__What to do__
Report all lines holding "write".

Stored items from a collection
..............................

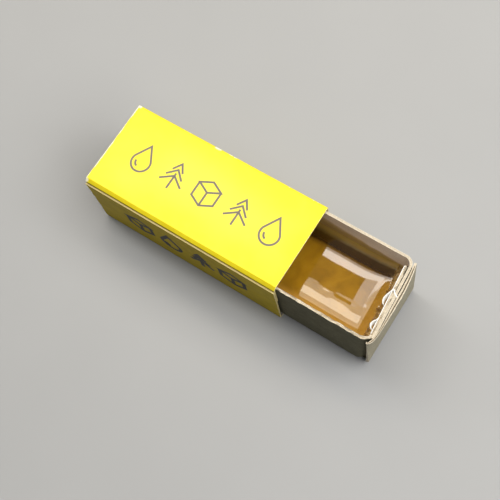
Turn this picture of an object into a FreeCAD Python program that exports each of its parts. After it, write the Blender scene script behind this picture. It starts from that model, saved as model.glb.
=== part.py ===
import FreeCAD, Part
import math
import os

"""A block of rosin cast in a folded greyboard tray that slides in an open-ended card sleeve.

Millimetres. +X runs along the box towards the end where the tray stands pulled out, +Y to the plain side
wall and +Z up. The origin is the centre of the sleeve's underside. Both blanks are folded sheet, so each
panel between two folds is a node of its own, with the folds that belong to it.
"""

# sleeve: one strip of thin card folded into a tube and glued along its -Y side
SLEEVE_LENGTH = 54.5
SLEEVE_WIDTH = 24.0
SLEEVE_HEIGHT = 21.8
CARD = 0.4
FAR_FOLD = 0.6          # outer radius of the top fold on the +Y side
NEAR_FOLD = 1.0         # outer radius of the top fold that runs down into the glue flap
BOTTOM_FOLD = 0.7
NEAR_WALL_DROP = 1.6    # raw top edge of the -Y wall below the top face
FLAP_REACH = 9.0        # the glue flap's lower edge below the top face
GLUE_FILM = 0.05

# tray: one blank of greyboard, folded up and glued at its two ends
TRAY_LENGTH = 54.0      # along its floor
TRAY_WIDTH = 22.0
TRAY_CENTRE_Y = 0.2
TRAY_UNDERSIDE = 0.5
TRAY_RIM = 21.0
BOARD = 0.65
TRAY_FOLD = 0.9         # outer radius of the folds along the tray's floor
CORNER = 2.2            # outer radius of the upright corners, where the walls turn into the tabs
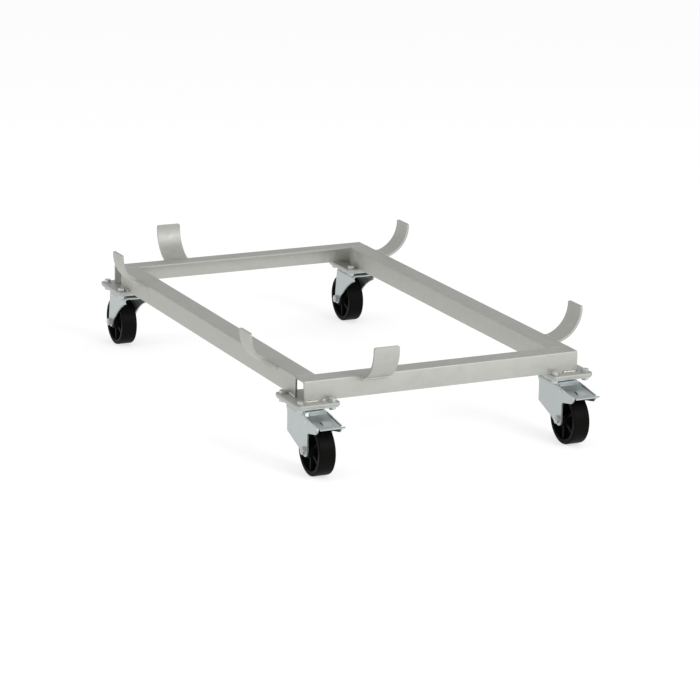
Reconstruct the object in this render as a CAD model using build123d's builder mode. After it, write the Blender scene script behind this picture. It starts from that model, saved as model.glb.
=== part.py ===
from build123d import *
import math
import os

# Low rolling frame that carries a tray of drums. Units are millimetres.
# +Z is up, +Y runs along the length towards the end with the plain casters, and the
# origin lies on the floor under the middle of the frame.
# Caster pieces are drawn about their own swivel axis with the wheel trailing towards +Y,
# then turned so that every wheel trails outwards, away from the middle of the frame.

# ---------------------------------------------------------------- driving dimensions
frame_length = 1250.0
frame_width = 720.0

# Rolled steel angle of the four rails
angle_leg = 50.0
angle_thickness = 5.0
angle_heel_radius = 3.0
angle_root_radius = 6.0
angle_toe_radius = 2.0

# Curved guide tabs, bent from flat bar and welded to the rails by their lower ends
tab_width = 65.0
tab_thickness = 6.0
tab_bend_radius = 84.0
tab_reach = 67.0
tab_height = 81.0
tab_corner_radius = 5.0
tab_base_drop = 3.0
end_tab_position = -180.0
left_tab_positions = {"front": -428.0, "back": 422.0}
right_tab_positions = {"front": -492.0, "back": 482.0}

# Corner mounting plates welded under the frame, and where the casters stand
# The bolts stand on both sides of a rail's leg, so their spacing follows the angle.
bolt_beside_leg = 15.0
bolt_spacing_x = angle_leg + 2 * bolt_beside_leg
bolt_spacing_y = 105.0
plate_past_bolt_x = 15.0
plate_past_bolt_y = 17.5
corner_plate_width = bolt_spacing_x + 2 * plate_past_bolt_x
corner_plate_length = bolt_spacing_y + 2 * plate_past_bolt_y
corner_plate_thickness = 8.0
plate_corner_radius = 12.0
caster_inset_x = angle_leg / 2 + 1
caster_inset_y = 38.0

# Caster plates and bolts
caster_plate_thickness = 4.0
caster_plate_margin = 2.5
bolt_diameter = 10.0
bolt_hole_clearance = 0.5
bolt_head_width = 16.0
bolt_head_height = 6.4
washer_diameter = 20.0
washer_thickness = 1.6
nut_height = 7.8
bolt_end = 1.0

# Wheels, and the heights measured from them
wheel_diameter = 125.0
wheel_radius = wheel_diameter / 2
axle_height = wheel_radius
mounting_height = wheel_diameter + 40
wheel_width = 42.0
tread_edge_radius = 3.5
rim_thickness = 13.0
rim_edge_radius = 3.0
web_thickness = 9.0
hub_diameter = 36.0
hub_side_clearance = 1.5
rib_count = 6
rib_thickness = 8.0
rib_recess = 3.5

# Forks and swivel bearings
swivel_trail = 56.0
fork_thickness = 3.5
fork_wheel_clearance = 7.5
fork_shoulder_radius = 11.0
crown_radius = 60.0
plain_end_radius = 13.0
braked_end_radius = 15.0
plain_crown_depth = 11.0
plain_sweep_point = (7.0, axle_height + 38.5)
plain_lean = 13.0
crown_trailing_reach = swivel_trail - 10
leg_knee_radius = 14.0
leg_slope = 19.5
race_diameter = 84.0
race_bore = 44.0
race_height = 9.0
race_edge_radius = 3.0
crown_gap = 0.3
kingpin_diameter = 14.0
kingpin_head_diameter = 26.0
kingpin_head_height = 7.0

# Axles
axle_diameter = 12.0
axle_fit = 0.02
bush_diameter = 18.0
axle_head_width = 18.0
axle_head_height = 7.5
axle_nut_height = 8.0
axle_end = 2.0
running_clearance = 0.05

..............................

__Task response__
Turn this picture of an object into a FreeCAD Python program that exports each of its parts. After it, write the Blender scene script behind this picture. It starts from that model, saved as model.glb.
Reconstruct the object in this render as a CAD model using build123d's builder mode. After it, write the Blender scene script behind this picture. It starts from that model, saved as model.glb.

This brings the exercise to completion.